Traditional single-mode links that use power-hungry, edge-emitting laser transmitters with ample coupled power and channel insertion loss budgets will continue to be used for the long haul and ExDC links. However, power-conserving (relaxed specification), single-mode laser transceivers are being considered as sustainable solutions for InDC links. Much of the time, InDC connections don’t need to run up to 2 km or more. As a result, these shorter, single-mode links have reduced signal power budgets and channel insertion losses compared to the longer-haul, single-mode transceivers. Also, the single-mode fiber core reduces the coupled optical power from the transmitter to the receiver compared to multimode fiber. The trade-off is that the electronics in these relaxed specification transceivers can be designed with lower laser drive currents and case operating temperatures that can offer higher energy savings and overall power efficiencies. Data center network designers and managers have many concerns facing them. The data center architect, owner, or operator must consider how future data rates and technology changes will affect their current installed network infrastructure as well as the new builds that have been planned down the road. With the increase in next-generation transmission speeds, bandwidth, and overall communications capabilities comes the concerns over associated constraints and considerations. Advanced technologies, such as WDM, PAM-4, coherent transmission, and digital signal processing, require better signal-to-noise ratio (SNR) with lower optical power budgets. System predictability, rapid deployment, dynamic topology generation, and lower power consumption are also key considerations.

One important consideration is to allow for single-mode optical loss budgets that meet the maximum channel insertion losses defined by the standards when installing optical networks with transmission speeds migrating from 10 gigabits per second to 40, 100, 200 and 400 Gbps and beyond. Optical loss budgets and channel insertion losses are standards-driven through the Institute of Electrical and Electronics Engineers (IEEE) and the Telecommunications Industry Association (TIA) and often require lower losses for the installed passive optical network components depending on the types of active components employed.

As mentioned earlier, single-mode links have traditionally been used for long haul networks or InDC center applications. The standards allow solutions for shorter-distance, single-mode inDC links as well. These solutions can provide the data center designer with cost-effective flexibility and connectivity options when using single-mode fibers with tremendous fiber bandwidth as well as the ability to avoid installed fiber cabling obsolescence. In addition, the performance specifications of the transceiver optics and electronics can be “relaxed” compared to single-mode transceivers designed for long-range (LR) and extended-range (ER) applications, thereby reducing heat generation and electrical power demands.

Adding passive devices, such as splitters, taps, switches, and connectors, into the link can create the need for additional optical power from the transmitter at the other end of the link. This assures the necessary minimum received optical power to maintain the required level of system signal-to-noise ratio performance. A higher signal-to-noise ratio significantly improves overall system performance while maintaining the desired transmission speed.

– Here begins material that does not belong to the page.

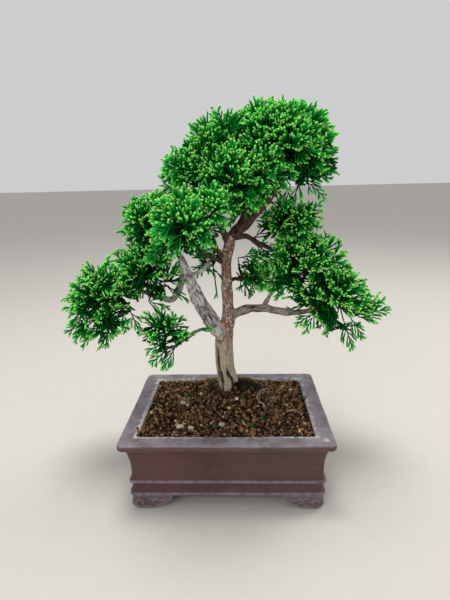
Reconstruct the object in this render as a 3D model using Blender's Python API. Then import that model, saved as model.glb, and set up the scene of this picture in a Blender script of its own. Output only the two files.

Signaling formats and techniques employed for today’ s optics — such as WDM, PAM4 and QAM — as well as forward error correction (FEC) and digital signal processing, are making it possible to boost data rates that ensure an adequate eye-opening performance but often at the cost of more complicated optics, packaging, electronics, and stringent SNR in the system designs.

To address these demanding requirements, the market has begun to introduce ultralow-loss, single-mode systems like the Infinium Quantum, with significantly improved 0.75dB end-to-end channel connection loss. These new systems are redefining performance in the data center, with low total system loss at nearly 70% improvement over standard systems, opening the opportunity to challenge the limits of what was previously impossible, providing ideal solutions for AI, hyperscale, cloud and supercomputing, and other high-bandwidth demand environments.

Installing a low-loss, pre-terminated optical fiber solution increases optical signal power for a given end-to-end fiber run, providing more headroom with an associated increase in SNR. An improvement in link SNR and BER performance leads to less Ethernet packet retransmissions, which means reduced latency and power consumption. It also offers flexibility to install additional links — supporting higher-speed systems, additional passive components, and cross-connections — or eliminating the need for fusion splicing to obtain lower link losses. The cost savings and reduced downtime make it possible to meet the demands of high-speed migration from 40G to 100G and, eventually, 400G networks and beyond. The ability to utilize lower power laser devices saves reduces not only optical transceiver device power but also the amount of cooling required to maintain recommended temperatures. and conditioning necessary to mitigate excessive electronics heat generation or the application of bulky heat sinks while also improving laser component reliability.